Часов в восемь утра Эдгар в маленькой, круглой шапочке, в пальто мастикового цвета длиною с пиджак, с огромной желтой розой в петличке, выходит из автомобиля у отеля барона. Чистка лошади уже закончена. Он бросает раздраженный взгляд на двор, входит в конюшню и приступает к осмотру, сопровождаемый почтительными и взволнованными конюхами. Ничто не ускользает от его подозрительного, косого взгляда: ведро не на месте, пятно на стальной цепи, царапина на серебре или меди… Он ворчит, кричит, ругается хриплым голосом: еще не отхаркался от вчерашнего скверного шампанского. Заходит в каждое стойло, проводит рукой в белой перчатке по гриве лошадей, по шее, по брюху, по ногам. Если на перчатке остается хоть малейший след грязи, он обрушивается на конюхов; следует поток неприличных ругательств, буря яростных жестов. Потом он тщательно осматривает копыта лошадей, нюхает овес в мраморных чанах, ощупывает подстилку, долго исследует форму, цвет и плотность навоза, который никогда его не удовлетворяет.
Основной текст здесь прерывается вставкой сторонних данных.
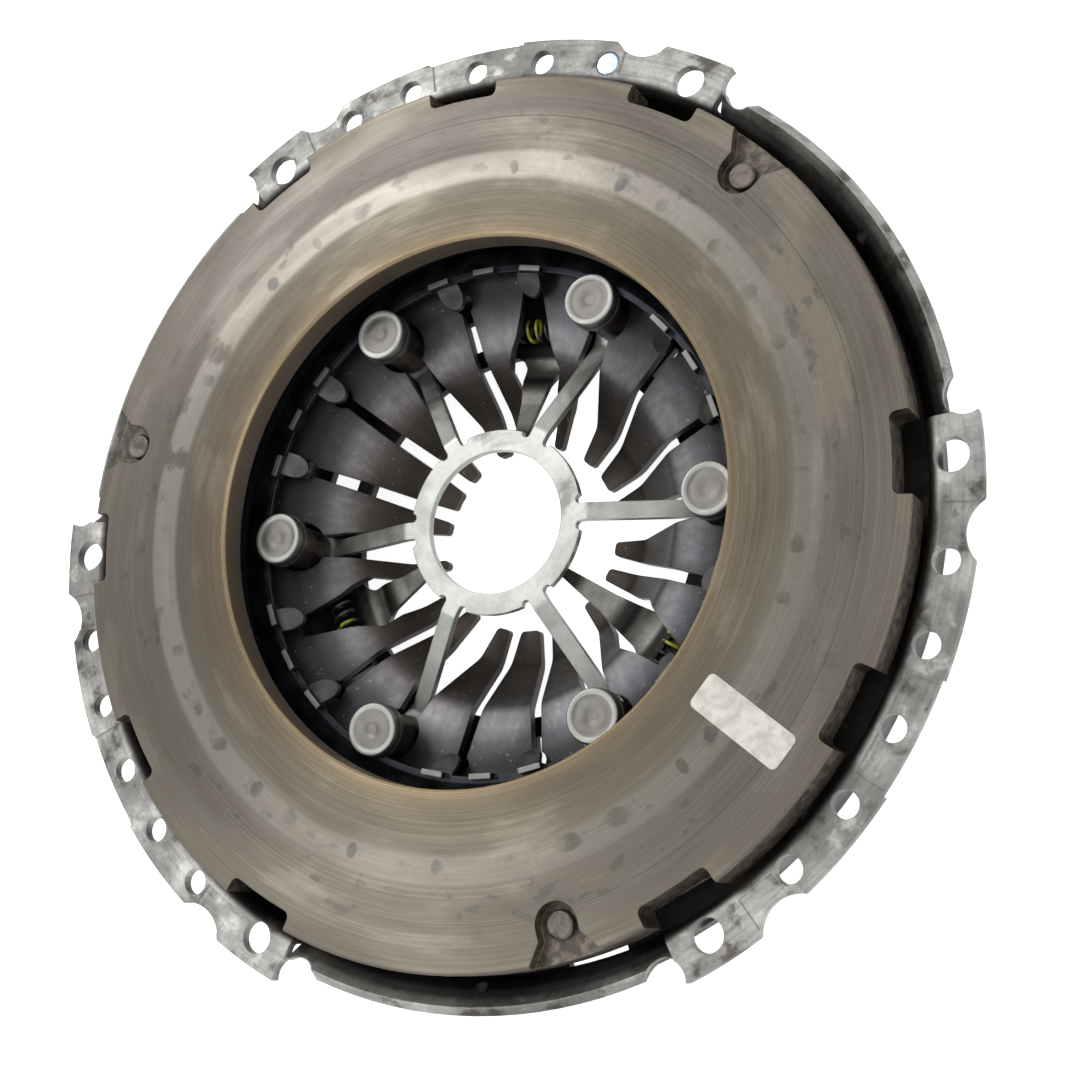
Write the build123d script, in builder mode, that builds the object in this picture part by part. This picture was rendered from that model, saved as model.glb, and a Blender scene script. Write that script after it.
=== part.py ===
from build123d import *

import os
from math import cos, degrees, hypot, radians, sin

# Clutch pressure plate of the self-adjusting diaphragm kind, in millimetres.
# +Z is the rotation axis and points at the flywheel, so the friction face is on top.
# Z = 0 is the flange face that is bolted to the flywheel, X runs through the middle of an arch.

# Rhythm round the axis
thirds = 3
lugs = 6
first_lug = 30.0
first_segment = 60.0

# Clearances
running_gap = 0.1
seat_gap = 0.05
free_gap = 0.6
cut_margin = 1.0

# Pressure plate, a cast iron ring
friction_face_z = 8.0
plate_thickness = 12.0
plate_bore_r = 78.0
face_width = 48.2
face_chamfer = 0.6
bore_chamfer = 0.8
notch_depth = 5.2
notch_half_angle = 5.0
notch_pitch = 30.0
notch_corner_r = 2.0
rib_height = 1.425
rib_width = 5.5
rib_overhang = 0.5
rib_gap_half_angle = 2.2
rib_gaps = 12
back_recess_reach = 7.0
back_recess_depth = 3.6

# Cover housing, a deep-drawn bowl of sheet steel
cover_sheet = 3.0
bend_radius = 4.0
wall_bend_r = 2.5
plate_wall_gap = 1.2
bolt_circle_reach = 6.6
bolt_hole_r = 4.5
lug_reach = 7.8
pad_set_back = 1.0
bridge_set_back = 1.8
neck_depth = 4.4
arch_rim_reach = 7.0
arch_rim_drop = 1.5
arch_flare_reach = 2.3
arch_flare_rise = 3.5
shoulder_drop = 10.5
wall_height = 4.5
well_wall_lean = 3.0
well_rim_gap = 2.0
well_depth = 7.0
step_lean = 4.0
step_ring_gap = 5.0
deck_drop = 9.05
opening_edge = 3.1
lug_half_angle = 4.6
pad_near_angle = 6.5
pad_far_angle = 18.6
neck_recess_angle = 20.3
lug_corner_r = 1.0
dip_angle = 23.4
dip_r = 6.0
dip_depth = 1.5
recess_depth = 0.4
recess_margin_angle = 0.5
balance_hole_r = 3.6
balance_hole_angles = (-18.5, -9.4, 0.0, 9.4, 18.5)
balance_rivet_slot = 0
arch_hole_r = 2.0
arch_hole_rise = 2.6
deck_window_edge = 5.5
deck_window_depth = 10.5
deck_window_angle = 10.0
deck_window_half_angle = 5.5
bolt_pad_rise = 4.7
bolt_pad_r = 9.5
shoulder_window_half_angle = 4.0
shoulder_window_inward = 7.5
shoulder_window_outward = 9.0
wall_window_angle = 30.0
wall_window_width = 26.0
wall_window_height = 11.0
wall_window_rise = 10.5

# Diaphragm spring
diaphragm_sheet = 2.6
cone_rise = 0.35
diaphragm_lever = 25.0
knee_inset = 14.9
fall_inset = 14.5
fall_drop = 13.05
tip_inset = 10.5
tip_drop = 3.1
finger_bend_radius = 9.0
finger_pitch = 20.0
slot_width = 3.0
slot_tip_width = 4.0
keyhole_r = 3.0
keyhole_reach = 17.0
gap_half_width_tip = 3.9
gap_half_width_wide = 4.9
gap_wide_inset = 0.5
gap_half_width_root = 3.4
gap_root_reach = 7.0
tip_corner_r = 1.3
window_angle = 51.0
window_half_width_tip = 3.4
window_half_width_neck = 6.0
window_neck_reach = 5.0
window_half_width_wide = 8.3
window_wide_inset = 4.5
window_half_width_middle = 5.5
window_middle_reach = 4.0
window_half_width_end = 3.0
window_end_reach = 18.0
diaphragm_bolt_gap = 1.4

# Step bolts
bolt_inset = 10.1
bolt_head_r = 7.7
bolt_head_set_back = 0.7
bolt_head_height = 3.4
bolt_head_dimple_r = 4.6
bolt_head_dimple_depth = 0.5
bolt_shank_r = 6.2
bolt_tail_r = 3.5
bolt_tail_head_r = 4.7
bolt_tail_gap = 0.3
bolt_tail_head_height = 2.0
bolt_head_edge_r = 0.9
bolt_tail_edge_r = 1.2

# Travel stop, a pressed spider under the bolts
stop_sheet = 2.2
stop_ring_drop = 5.7
stop_inner_r = 21.0
stop_ring_width = 6.1
stop_spoke_width = 5.0
stop_relief_r = 1.3
stop_foot_inset = 7.9
stop_foot_width = 8.0
stop_eye_r = 6.2

# Sensor spring under the bolt heads
sensor_sheet = 1.6
sensor_flat_inset = 3.0
sensor_lip = 1.8
sensor_cone_width = 7.5
sensor_tab_inset = 0.7
sensor_tab_width = 6.6
sensor_tab_height = 4.1
sensor_tab_spread = 11.8
sensor_ear_margin = 0.2
tongue_spread = 10.5
tongue_width = 7.0
tongue_reach = 6.2
tongue_tip_drop = 4.8

# Adjuster ring, its ramps and its springs
ring_bolt_distance = 6.9
ring_width = 7.2
ring_bead_inset = 1.7
ring_bead_width = 2.4
ring_bead_height = 1.3
ring_body_gap = 1.0
ramp_count = 12
ramp_length = 36.0
ramp_gap = 0.25
wear_travel = 2.0
adjuster_sweep = 10.0
ring_lug_width = 4.2
ring_lug_inward = 3.8
ring_lug_outward = 2.6
ring_lug_step_rise = 2.5
ring_lug_rise = 1.1
spring_circle_inset = 5.5
spring_start_angle = 43.5
spring_end_angle = 64.5
spring_coil_r = 3.1
spring_wire_r = 0.55
spring_turns = 7
spring_axis_rise = 3.5
spring_trough_half_width = 4.6
spring_trough_depth = 1.2
spring_tab_thickness = 1.6
spring_tab_height = 6.0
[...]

— Это разве навоз, черт возьми! это навоз извозчичьей клячи!.. Если завтра я увижу такой же навоз, я заставлю вас проглотить его, грязные черти!

Иногда приходит и барон поболтать со своим пикёром. Эдгар еле его замечает. На вопросы отвечает коротко и угрюмо. Никогда не скажет «г-н барон». Наоборот, барон так и порывается сказать: «г-н кучер!» Боясь рассердить Эдгара, барон долго не остается в конюшне и скромно ретируется.